Supplied data –
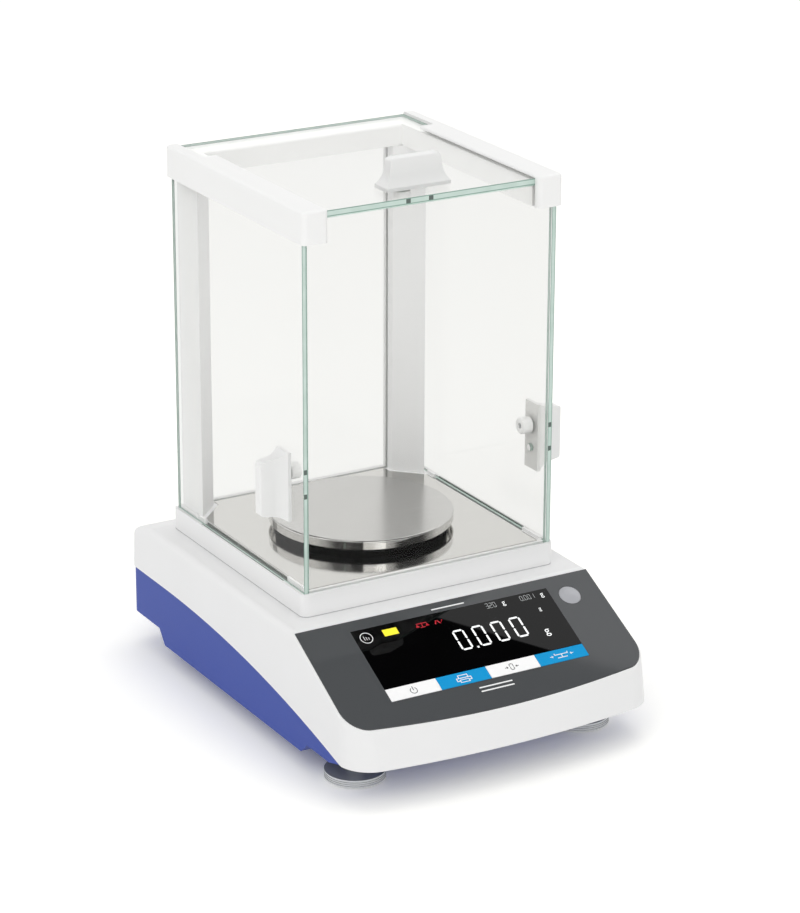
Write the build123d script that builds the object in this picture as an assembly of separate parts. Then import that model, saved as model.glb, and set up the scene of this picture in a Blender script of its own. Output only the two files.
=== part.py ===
from build123d import *
import math
import os

# Precision balance with a glass draft shield. Millimetres, +Z up, the table at z = 0, the panel facing -Y.
# Every size below is measured from the pan axis or from the surface that it names.

# Housing: heights above the table
housing_top = 89.9
seam_rear_height = 55.5
seam_front_height = 25.2
belly_height = 13.0
front_bay_height = 20.2
rear_bay_height = 22.7

# Housing: plan, measured from the pan axis
housing_half_width = 110.0
housing_front = 193.2
housing_rear = 127.0
side_draft = 1.8
front_lean = 20.0
front_crown_depth = 10.1
front_crown_flattening = 0.134
front_corner_radius = 22.0
front_corner_tightening = 0.21
rear_corner_radius = 10.0
rear_slope_start = 95.0
rear_slope = 16.7
top_edge_radius = 4.5
panel_edge_radius = 1.2
housing_wall = 3.0

# Housing: the seam between the two mouldings, and the steps of the underside
seam_flat_end = 75.0
seam_front_setback = 25.2
tray_inset = 1.0
tray_taper_inset = 1.2
tray_floor = 3.0
tray_wall = 3.2
seam_gap = 0.3
tongue_height = 3.0
tongue_root = 6.0
tongue_wall = 1.4
tongue_clearance = 0.25
rear_bay_before_foot = 10.0
front_bay_behind_foot = 15.7
front_bay_before_foot = 12.3
bay_step_slope = 8.0

# Sloping control panel
slope_start = 102.1
panel_slope = 27.5
film_thickness = 0.6
film_top_margin = 3.3
film_edge_gap = 1.0
window_side_margin = 38.0
window_height = 48.4
window_from_film_top = 8.0
window_thickness = 2.0
window_ledge = 2.5
key_count = 4
key_height = 9.7
key_gap = 0.3
key_cap_thickness = 1.4
key_travel = 0.4
key_switch_gap = 0.45
key_stem_length = 14.0
key_stem_width = 4.0
key_stem_below_wall = 0.15
key_stem_clearance = 0.3
level_radius = 7.2
level_from_window = 5.7
level_from_film_top = 17.5
level_depth = 8.0
level_dome_height = 1.8
level_flange_width = 2.0
level_flange_height = 1.2
recess_clearance = 0.2

# Display electronics behind the panel
display_depth = 6.0
circuit_board_thickness = 1.6
display_board_margin = 5.0
display_boss_inset = 4.0
switch_side = 6.0
switch_height = 3.5
plunger_radius = 1.75
plunger_height = 5.0

# Draft shield base and the steel plate laid in it
shield_side_margin = 17.45
shield_front = 89.4
shield_rear = 91.6
shield_base_height = 15.3
shield_corner_radius = 5.0
shield_deck = 5.0
shield_skirt = 2.5
plate_thickness = 1.0
plate_proud = 0.5
plate_side_margin = 8.55
plate_front_margin = 7.8
plate_rear_margin = 8.3
plate_column_gap = 3.0
plate_hole_radius = 13.0
post_hole_radius = 15.0

# Glass
glass_thickness = 3.0
top_glass_thickness = 4.0
glass_clearance = 0.3
door_side_margin = 2.15
door_end_margin = 2.3
door_lift_gap = 0.3
top_glass_play = 0.2
top_glass_side_margin = 8.55
door_groove_depth = 1.0
pane_groove_depth = 2.7
rear_pane_setback = 6.1
rear_pane_tuck = 3.2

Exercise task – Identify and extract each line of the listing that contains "import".

Solution below –
Write the build123d script that builds the object in this picture as an assembly of separate parts. Then import that model, saved as model.glb, and set up the scene of this picture in a Blender script of its own. Output only the two files.
from build123d import *
import math
import os